Realtime API with noise_reduction has sudden increase of latency

Recently, around the last day or two, combining noise_reduction with transcription or turn_detection of semantic_vad has caused a crazy amount of latency on the RealtimeAPI. Talking up to a full MINUTE from the time the user stops speaking to the time the input_audio_buffer.speech_started event is returned once the conversation has gone on for a few minutes.
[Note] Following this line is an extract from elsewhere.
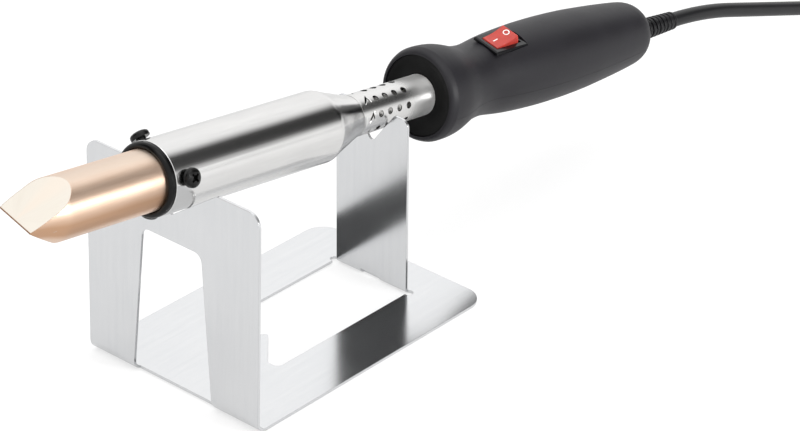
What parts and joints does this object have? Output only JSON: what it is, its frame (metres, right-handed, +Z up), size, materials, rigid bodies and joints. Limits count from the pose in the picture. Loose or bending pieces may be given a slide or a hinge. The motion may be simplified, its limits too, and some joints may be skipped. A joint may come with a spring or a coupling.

It’s not present early in the session, but has happened with 100% consistency the longer the session goes.

Our setup, using webRTC:

turn_detection: semantic_vad
input_audio_noise_reduction: near_field
input_audio_transcription: whisper-1

Removing the noise reduction solves the problem, having ONLY noise reduction solves the problem, but adding either turn_detection of semantic_vad or transcription with any model reintroduces it.

We’ve tried with far_field reduction as well with the same increase in latency. We’ve also tried swapping out the transcription model to gpt-4o-mini-transcribe.

It seems to be related to the combination of noise reduction (of either type) and transcription with any model
OR
noise reduction (of either type) and turn_detection being semantic_vad

Anyone else experiencing this?

1 Like

Welcome to the community, @Vanessa_Holland.

In my understanding, both the VAD choice and noise reduction affect the time it takes for the model to respond. However, such a large delay is definitely not helpful.

I tested this with semantic_vad and near_field input_audio_noise_reduction, and was able to alleviate the slow response time by setting the eagerness property for semantic_vad turn_detection to high.

1 Like

Thanks for the reply, I should have mentioned that we do have the eagerness set to high. The beginning of sessions is normal, it’s once a session gets to around 5 mins duration that there’s a spike in latency. This issue is new, we’ve had this setup for weeks without the late in session spike.

Thanks for confirming. It would be quite helpful to solve if you could share event logs for the delayed responses, especially the input_audio_buffer, conversation_item and response.created events.